◆ **Aim**
In the listing below, locate the line that contains "a flat floor" and the line that contains "return low, high". Restate word for word those two lines and every line between them, and nothing else.

◆ **Collected material**
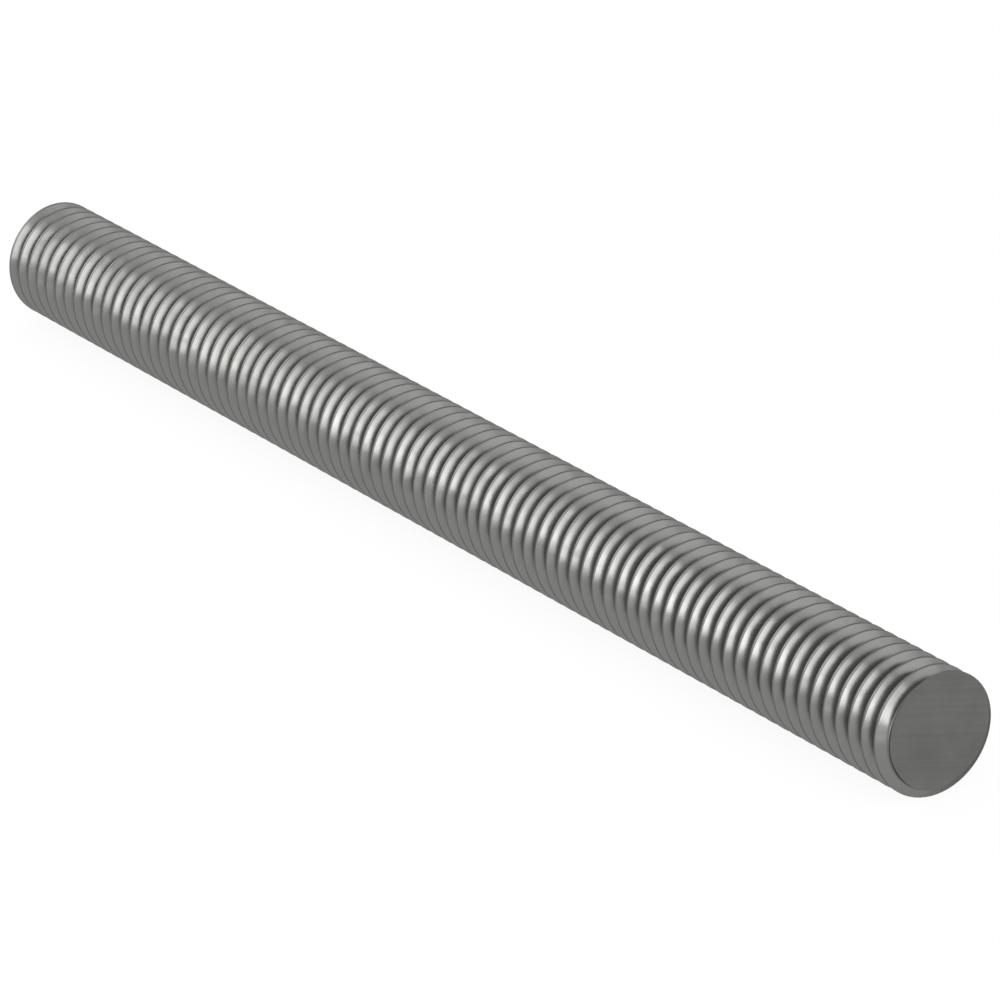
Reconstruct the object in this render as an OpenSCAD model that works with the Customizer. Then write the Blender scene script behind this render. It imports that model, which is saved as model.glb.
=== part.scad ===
/* [Rod] */
// Overall length of the rod, end face to end face
rod_length = 158.75; // [60:0.25:200]
// Major diameter, over the crests of the thread
major_d = 12.7; // [8:0.1:24]

/* [Thread] */
// Threads in one inch of length
threads_per_inch = 13; // [10:0.5:16]
// Angle between the two flanks of a groove, in degrees
flank_angle = 60; // [50:1:70]
// Share of the sharp V's height that is cut off its tip to make the flat crest
crest_cut_share = 0.125; // [0.1:0.005:0.2]
// Share of the sharp V's height that is filled in at its root to make the flat groove floor
root_fill_share = 0.25; // [0.15:0.005:0.3]
// Where a crest runs out at the +X end face, in degrees from the top towards +Y
run_out_angle = 10; // [0:1:359]
// Flat facets that make up each flank in one turn
facets_per_turn = 16; // [14:1:20]

/* [Hidden] */

inch = 25.4;
full_turn = 360;
half_turn = 180;
quarter_turn = 90;
round_fn = 128;

pitch = inch / threads_per_inch;
major_r = major_d / 2;

// Radii of the sharp V that the two flanks would make, and of the groove floor
v_height = pitch / 2 / tan(flank_angle / 2);
v_tip_r = major_r + crest_cut_share * v_height;
v_root_r = v_tip_r - v_height;
core_r = v_root_r + root_fill_share * v_height;

// The V winds past both end faces, so that each face cuts it square
turns_past_end = 2;
turns = ceil(rod_length / pitch) + 2 * turns_past_end;
steps = turns * facets_per_turn;
step_angle = full_turn / facets_per_turn;
step_rise = pitch / facets_per_turn;
// Corners stand out by this much, so that the facets enclose as much as the true spiral does
equal_area = sqrt(step_angle * PI / half_turn / sin(step_angle));
// Height where the V starts, set so that its tip meets the far end face at run_out_angle
run_out_turn = (half_turn - run_out_angle) / full_turn;
v_start = rod_length - pitch * (turns - turns_past_end + run_out_turn);
v_end = v_start + turns * pitch;

function spiral_point(r, step, rise) = [
    equal_area * r * cos(step * step_angle),
    equal_area * r * sin(step * step_angle),
    v_start + step * step_rise + rise
];
// Places in the list of points: the V's tip and root take turns, and the two axis points come last
function tip(s) = 2 * s;
function root(s) = 2 * s + 1;

// Right-hand sharp V ridge wound solid round the Z axis, each turn's lower flank meeting the turn before
module sharp_v() {
    on_spiral = [for (s = [0 : steps]) each [
        spiral_point(v_tip_r, s, 0),
        spiral_point(v_root_r, s, pitch / 2)
    ]];
    on_axis = [[0, 0, v_start], [0, 0, v_end + pitch / 2]];
    bottom = len(on_spiral);
    top = bottom + 1;
    last_turn = steps - facets_per_turn;
    upper_flank = [for (s = [0 : steps - 1]) each [
        [tip(s), root(s), root(s + 1)],
        [tip(s), root(s + 1), tip(s + 1)]
    ]];
    lower_flank = [for (s = [0 : last_turn - 1]) each [
        [root(s), tip(s + facets_per_turn), tip(s + 1 + facets_per_turn)],
        [root(s), tip(s + 1 + facets_per_turn), root(s + 1)]
    ]];
    bottom_fan = [for (s = [0 : facets_per_turn - 1]) [bottom, tip(s), tip(s + 1)]];
    bottom_step = [[bottom, tip(facets_per_turn), root(0)], [bottom, root(0), tip(0)]];
    top_fan = [for (s = [last_turn : steps - 1]) [top, root(s + 1), root(s)]];
    top_step = [[top, tip(steps), root(steps)], [top, root(last_turn), tip(steps)]];
    polyhedron(
        concat(on_spiral, on_axis),
        concat(upper_flank, lower_flank, bottom_fan, bottom_step, top_fan, top_step)
    );
}

// The bar cuts the V's tip to a flat crest, and the core fills its root to a flat floor
module threaded_bar() {
    cylinder(h = rod_length, r = core_r, $fn = round_fn);
    intersection() {
        cylinder(h = rod_length, r = major_r, $fn = round_fn);
        sharp_v();
    }
}

// Lies along X, its middle over the origin and its crests on z = 0
module threaded_rod() {
    color("#8b8c8c")
        translate([-rod_length / 2, 0, major_r])
            rotate([0, quarter_turn, 0])
                threaded_bar();
}

threaded_rod();
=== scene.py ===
"""A steel rod threaded over its whole length, lying on the pale floor of a studio.

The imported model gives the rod's length and its major diameter. This script winds the finished thread
to those sizes, dresses it in steel, and sets the floor, the lamps and the camera round it.
"""

import logging
import math
from dataclasses import dataclass, field
from enum import Enum, IntEnum

import bmesh
import bpy
from mathutils import Matrix, Vector


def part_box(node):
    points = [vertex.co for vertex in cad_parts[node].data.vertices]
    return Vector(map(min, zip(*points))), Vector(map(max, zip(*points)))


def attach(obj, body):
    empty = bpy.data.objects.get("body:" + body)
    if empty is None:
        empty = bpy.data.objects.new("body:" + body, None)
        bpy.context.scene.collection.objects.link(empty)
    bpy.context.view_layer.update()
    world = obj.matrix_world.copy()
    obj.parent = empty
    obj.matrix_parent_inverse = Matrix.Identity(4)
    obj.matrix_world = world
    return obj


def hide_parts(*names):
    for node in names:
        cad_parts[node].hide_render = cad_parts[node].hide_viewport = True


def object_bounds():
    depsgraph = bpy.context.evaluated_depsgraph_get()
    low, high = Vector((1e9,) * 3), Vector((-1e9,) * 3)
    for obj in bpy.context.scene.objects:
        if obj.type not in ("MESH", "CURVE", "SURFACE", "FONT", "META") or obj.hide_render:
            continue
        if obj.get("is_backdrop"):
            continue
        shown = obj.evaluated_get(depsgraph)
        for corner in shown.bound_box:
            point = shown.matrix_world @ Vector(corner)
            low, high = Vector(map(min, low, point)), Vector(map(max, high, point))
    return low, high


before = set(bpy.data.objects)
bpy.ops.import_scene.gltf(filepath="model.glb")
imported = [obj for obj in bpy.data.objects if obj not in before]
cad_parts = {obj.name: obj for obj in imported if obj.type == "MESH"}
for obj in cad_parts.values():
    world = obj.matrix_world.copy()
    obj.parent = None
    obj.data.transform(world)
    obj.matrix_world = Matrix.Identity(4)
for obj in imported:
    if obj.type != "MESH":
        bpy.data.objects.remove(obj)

LOG = logging.getLogger("threaded_rod")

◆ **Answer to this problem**
// The bar cuts the V's tip to a flat crest, and the core fills its root to a flat floor
module threaded_bar() {
    cylinder(h = rod_length, r = core_r, $fn = round_fn);
    intersection() {
        cylinder(h = rod_length, r = major_r, $fn = round_fn);
        sharp_v();
    }
}

// Lies along X, its middle over the origin and its crests on z = 0
module threaded_rod() {
    color("#8b8c8c")
        translate([-rod_length / 2, 0, major_r])
            rotate([0, quarter_turn, 0])
                threaded_bar();
}

threaded_rod();
=== scene.py ===
"""A steel rod threaded over its whole length, lying on the pale floor of a studio.

The imported model gives the rod's length and its major diameter. This script winds the finished thread
to those sizes, dresses it in steel, and sets the floor, the lamps and the camera round it.
"""

import logging
import math
from dataclasses import dataclass, field
from enum import Enum, IntEnum

import bmesh
import bpy
from mathutils import Matrix, Vector


def part_box(node):
    points = [vertex.co for vertex in cad_parts[node].data.vertices]
    return Vector(map(min, zip(*points))), Vector(map(max, zip(*points)))


def attach(obj, body):
    empty = bpy.data.objects.get("body:" + body)
    if empty is None:
        empty = bpy.data.objects.new("body:" + body, None)
        bpy.context.scene.collection.objects.link(empty)
    bpy.context.view_layer.update()
    world = obj.matrix_world.copy()
    obj.parent = empty
    obj.matrix_parent_inverse = Matrix.Identity(4)
    obj.matrix_world = world
    return obj


def hide_parts(*names):
    for node in names:
        cad_parts[node].hide_render = cad_parts[node].hide_viewport = True


def object_bounds():
    depsgraph = bpy.context.evaluated_depsgraph_get()
    low, high = Vector((1e9,) * 3), Vector((-1e9,) * 3)
    for obj in bpy.context.scene.objects:
        if obj.type not in ("MESH", "CURVE", "SURFACE", "FONT", "META") or obj.hide_render:
            continue
        if obj.get("is_backdrop"):
            continue
        shown = obj.evaluated_get(depsgraph)
        for corner in shown.bound_box:
            point = shown.matrix_world @ Vector(corner)
            low, high = Vector(map(min, low, point)), Vector(map(max, high, point))
    return low, high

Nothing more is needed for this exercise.